Start
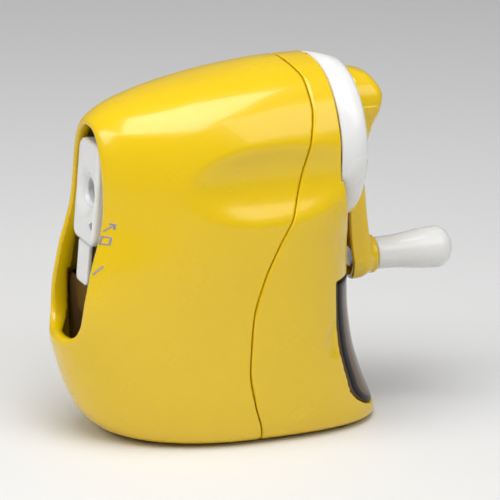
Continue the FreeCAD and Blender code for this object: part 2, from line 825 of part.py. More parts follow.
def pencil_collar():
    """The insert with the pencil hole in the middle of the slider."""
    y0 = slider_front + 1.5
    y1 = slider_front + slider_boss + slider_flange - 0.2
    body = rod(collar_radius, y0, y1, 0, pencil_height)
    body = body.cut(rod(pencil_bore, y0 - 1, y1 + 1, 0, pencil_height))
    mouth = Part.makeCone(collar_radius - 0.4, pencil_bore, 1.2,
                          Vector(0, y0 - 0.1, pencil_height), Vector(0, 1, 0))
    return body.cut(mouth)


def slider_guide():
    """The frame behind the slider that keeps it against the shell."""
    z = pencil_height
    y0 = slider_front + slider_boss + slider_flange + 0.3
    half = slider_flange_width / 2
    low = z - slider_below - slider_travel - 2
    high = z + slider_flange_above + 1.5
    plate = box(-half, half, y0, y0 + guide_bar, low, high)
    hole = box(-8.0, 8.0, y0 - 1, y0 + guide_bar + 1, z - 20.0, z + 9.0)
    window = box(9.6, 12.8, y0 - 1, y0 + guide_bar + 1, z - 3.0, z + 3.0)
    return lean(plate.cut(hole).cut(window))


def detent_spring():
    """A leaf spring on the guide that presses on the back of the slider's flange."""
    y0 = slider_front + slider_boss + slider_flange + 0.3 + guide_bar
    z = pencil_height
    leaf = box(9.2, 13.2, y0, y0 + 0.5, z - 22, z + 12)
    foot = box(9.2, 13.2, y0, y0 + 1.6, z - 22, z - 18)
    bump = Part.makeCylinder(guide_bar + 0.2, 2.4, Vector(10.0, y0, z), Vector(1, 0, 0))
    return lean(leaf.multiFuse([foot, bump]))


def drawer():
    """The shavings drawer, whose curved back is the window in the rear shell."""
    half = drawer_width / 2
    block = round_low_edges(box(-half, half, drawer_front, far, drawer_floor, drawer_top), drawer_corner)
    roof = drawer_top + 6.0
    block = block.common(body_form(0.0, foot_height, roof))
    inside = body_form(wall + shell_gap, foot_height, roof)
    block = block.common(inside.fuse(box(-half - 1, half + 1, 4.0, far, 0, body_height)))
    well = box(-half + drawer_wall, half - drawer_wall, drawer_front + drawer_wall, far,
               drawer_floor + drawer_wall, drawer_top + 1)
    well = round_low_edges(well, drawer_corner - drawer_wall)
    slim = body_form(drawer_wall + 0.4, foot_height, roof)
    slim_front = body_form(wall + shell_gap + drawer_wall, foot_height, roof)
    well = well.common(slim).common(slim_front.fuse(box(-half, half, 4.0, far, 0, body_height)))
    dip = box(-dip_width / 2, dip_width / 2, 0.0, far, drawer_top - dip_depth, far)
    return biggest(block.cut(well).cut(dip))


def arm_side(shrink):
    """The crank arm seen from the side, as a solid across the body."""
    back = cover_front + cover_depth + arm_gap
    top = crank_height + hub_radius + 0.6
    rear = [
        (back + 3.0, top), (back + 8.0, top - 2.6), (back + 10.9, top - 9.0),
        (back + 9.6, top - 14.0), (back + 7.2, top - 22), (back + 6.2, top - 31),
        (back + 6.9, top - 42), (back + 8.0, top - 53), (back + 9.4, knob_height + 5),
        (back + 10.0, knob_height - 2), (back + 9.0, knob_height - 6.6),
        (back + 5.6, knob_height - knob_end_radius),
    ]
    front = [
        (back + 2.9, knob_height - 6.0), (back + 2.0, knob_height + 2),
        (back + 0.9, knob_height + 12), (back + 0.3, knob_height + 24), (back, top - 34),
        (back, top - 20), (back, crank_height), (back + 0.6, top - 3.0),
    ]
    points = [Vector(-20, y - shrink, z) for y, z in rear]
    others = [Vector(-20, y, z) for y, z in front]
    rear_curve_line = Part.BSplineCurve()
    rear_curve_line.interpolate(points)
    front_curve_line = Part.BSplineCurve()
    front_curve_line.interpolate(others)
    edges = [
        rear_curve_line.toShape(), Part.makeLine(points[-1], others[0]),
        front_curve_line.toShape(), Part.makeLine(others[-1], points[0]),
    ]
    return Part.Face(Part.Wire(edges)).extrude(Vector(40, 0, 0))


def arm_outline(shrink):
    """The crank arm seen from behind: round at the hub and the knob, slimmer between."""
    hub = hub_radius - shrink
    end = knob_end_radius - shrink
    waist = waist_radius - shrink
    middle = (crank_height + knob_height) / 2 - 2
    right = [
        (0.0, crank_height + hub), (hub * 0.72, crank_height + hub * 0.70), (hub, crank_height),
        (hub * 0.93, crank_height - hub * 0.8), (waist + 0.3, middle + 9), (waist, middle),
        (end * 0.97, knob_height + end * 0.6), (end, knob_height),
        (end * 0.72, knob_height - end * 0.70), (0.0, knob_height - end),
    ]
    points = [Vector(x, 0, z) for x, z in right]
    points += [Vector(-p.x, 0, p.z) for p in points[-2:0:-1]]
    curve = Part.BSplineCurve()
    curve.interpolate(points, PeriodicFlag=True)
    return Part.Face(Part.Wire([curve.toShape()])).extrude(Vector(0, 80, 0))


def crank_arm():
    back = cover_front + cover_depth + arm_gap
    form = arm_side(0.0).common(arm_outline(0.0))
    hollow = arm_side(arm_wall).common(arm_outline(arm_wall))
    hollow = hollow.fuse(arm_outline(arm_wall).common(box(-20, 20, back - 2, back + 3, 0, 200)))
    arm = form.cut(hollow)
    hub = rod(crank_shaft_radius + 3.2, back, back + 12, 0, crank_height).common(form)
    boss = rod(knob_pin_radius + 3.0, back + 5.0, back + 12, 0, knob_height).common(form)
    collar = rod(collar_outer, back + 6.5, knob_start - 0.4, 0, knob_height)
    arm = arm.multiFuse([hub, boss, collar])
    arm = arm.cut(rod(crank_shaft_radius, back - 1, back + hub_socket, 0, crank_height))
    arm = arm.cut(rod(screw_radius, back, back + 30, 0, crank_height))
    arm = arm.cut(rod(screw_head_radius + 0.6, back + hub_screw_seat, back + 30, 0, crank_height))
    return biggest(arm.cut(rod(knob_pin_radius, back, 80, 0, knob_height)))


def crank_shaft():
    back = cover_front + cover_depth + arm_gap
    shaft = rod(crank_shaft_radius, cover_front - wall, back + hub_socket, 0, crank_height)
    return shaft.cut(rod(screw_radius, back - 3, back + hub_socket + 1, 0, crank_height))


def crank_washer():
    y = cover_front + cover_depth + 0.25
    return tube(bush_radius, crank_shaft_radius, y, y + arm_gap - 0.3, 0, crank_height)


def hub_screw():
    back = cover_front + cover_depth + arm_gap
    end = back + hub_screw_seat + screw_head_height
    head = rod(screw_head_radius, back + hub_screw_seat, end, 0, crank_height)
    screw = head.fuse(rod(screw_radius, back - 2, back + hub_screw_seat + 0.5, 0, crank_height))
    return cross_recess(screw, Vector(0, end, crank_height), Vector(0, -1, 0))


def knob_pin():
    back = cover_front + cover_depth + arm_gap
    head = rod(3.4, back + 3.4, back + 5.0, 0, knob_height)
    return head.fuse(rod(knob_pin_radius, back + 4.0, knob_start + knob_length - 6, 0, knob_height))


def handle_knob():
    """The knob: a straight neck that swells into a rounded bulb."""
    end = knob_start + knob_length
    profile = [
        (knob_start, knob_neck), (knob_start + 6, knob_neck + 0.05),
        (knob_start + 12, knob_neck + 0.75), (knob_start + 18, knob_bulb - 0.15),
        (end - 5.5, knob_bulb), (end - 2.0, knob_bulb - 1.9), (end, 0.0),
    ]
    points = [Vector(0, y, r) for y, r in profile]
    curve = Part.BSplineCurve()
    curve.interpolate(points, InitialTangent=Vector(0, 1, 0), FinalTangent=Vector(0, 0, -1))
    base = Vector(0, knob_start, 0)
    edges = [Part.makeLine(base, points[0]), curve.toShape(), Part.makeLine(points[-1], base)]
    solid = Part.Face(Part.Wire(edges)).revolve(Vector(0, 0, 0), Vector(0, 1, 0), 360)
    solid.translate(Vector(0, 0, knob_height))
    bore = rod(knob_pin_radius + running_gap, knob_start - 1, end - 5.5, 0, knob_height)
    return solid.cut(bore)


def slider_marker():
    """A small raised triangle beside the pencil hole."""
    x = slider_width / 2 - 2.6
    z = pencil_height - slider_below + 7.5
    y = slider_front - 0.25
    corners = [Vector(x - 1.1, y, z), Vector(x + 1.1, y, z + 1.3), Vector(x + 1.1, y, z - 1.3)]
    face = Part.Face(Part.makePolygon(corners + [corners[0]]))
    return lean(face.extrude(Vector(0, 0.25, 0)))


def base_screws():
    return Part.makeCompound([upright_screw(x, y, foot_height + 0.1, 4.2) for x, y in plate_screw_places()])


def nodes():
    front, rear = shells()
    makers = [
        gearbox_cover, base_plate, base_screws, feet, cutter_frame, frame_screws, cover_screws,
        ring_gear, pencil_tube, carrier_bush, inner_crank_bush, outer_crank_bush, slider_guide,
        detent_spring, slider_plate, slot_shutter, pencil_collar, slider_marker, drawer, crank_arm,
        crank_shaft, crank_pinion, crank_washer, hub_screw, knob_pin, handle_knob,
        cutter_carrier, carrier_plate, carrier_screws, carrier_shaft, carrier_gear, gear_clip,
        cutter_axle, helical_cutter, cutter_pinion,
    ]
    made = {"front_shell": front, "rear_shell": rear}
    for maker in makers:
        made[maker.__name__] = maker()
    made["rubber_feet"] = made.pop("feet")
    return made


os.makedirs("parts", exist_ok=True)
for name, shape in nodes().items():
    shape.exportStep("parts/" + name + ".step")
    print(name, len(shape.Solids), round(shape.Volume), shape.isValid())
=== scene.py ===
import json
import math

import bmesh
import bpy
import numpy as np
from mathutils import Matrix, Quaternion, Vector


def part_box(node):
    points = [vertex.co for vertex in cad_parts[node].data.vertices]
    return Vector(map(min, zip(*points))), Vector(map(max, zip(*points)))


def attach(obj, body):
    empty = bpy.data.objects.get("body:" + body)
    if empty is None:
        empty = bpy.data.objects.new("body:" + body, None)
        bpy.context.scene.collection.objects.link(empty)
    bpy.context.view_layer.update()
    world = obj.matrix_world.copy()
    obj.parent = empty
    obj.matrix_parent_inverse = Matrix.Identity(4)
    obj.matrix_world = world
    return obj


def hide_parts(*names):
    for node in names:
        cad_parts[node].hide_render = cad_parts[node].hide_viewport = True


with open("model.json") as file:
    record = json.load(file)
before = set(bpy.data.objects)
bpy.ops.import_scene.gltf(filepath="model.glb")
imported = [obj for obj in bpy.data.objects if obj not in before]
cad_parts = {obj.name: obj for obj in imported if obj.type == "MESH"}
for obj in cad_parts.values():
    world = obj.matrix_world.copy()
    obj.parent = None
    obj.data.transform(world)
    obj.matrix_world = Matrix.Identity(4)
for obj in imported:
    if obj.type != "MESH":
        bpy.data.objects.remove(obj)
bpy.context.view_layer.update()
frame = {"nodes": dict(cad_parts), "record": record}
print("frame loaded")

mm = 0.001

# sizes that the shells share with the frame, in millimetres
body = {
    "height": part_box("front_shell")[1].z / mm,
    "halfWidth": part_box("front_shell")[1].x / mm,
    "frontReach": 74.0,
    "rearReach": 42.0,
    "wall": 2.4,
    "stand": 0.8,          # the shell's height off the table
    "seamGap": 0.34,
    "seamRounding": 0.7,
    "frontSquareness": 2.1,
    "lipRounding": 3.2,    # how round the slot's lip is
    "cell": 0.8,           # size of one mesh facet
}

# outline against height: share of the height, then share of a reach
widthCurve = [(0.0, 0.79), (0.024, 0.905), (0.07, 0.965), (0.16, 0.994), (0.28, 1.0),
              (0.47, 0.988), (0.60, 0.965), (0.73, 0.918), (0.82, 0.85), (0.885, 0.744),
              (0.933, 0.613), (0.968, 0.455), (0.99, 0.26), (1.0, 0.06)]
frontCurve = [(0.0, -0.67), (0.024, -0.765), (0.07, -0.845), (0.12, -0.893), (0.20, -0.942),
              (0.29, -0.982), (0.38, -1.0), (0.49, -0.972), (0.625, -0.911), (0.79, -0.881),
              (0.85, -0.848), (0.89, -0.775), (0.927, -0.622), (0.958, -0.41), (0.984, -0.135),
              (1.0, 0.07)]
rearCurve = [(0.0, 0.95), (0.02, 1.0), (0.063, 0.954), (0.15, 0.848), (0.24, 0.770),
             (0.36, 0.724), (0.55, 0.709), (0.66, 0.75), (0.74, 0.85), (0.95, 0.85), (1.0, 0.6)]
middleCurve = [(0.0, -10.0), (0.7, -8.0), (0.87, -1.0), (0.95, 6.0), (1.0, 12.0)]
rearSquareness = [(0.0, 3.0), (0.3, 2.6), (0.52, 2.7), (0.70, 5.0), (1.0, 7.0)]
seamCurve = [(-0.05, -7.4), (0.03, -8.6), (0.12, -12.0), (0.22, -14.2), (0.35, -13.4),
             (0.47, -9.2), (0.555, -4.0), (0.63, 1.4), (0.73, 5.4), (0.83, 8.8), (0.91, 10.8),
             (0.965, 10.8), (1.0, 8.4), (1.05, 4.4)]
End
Start
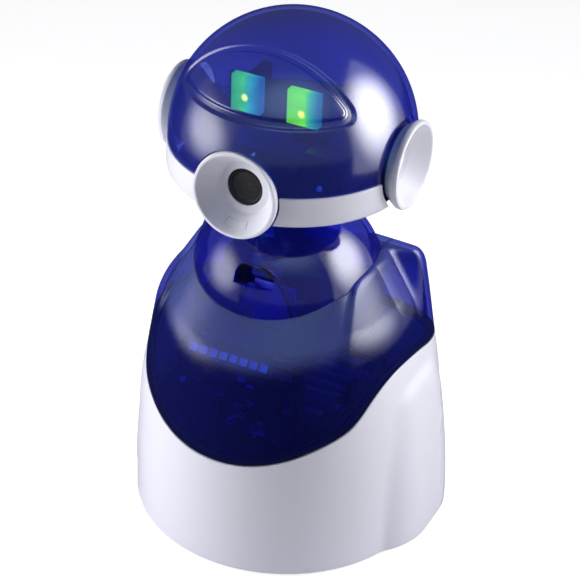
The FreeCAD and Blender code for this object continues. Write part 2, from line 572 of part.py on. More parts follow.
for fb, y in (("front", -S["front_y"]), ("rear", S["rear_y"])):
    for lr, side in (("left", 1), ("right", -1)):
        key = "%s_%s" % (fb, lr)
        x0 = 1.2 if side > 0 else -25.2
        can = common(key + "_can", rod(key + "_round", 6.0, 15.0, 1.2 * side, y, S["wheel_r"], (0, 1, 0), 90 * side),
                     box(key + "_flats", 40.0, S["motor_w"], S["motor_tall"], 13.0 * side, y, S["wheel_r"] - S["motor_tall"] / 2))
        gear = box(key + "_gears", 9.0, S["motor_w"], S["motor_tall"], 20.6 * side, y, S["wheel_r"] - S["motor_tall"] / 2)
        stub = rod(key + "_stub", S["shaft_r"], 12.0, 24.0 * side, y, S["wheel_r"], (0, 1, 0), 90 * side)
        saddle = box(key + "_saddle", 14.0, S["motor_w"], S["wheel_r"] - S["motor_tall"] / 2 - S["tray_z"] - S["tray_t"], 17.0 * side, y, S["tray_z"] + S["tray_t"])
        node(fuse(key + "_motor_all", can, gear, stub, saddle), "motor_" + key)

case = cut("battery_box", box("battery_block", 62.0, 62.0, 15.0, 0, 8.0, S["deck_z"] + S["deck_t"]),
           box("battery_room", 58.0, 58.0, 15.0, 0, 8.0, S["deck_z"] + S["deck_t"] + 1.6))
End
• **AIM OF THE TASK**
Retype exactly what runs from the line containing "return made" through the line containing "record = json.load(file)", both lines included, and stop there.

• **EXERCISE OUTPUT**
    return made


os.makedirs("parts", exist_ok=True)
for name, shape in nodes().items():
    shape.exportStep("parts/" + name + ".step")
    print(name, len(shape.Solids), round(shape.Volume), shape.isValid())
=== scene.py ===
import json
import math

import bmesh
import bpy
import numpy as np
from mathutils import Matrix, Quaternion, Vector


def part_box(node):
    points = [vertex.co for vertex in cad_parts[node].data.vertices]
    return Vector(map(min, zip(*points))), Vector(map(max, zip(*points)))


def attach(obj, body):
    empty = bpy.data.objects.get("body:" + body)
    if empty is None:
        empty = bpy.data.objects.new("body:" + body, None)
        bpy.context.scene.collection.objects.link(empty)
    bpy.context.view_layer.update()
    world = obj.matrix_world.copy()
    obj.parent = empty
    obj.matrix_parent_inverse = Matrix.Identity(4)
    obj.matrix_world = world
    return obj


def hide_parts(*names):
    for node in names:
        cad_parts[node].hide_render = cad_parts[node].hide_viewport = True


with open("model.json") as file:
    record = json.load(file)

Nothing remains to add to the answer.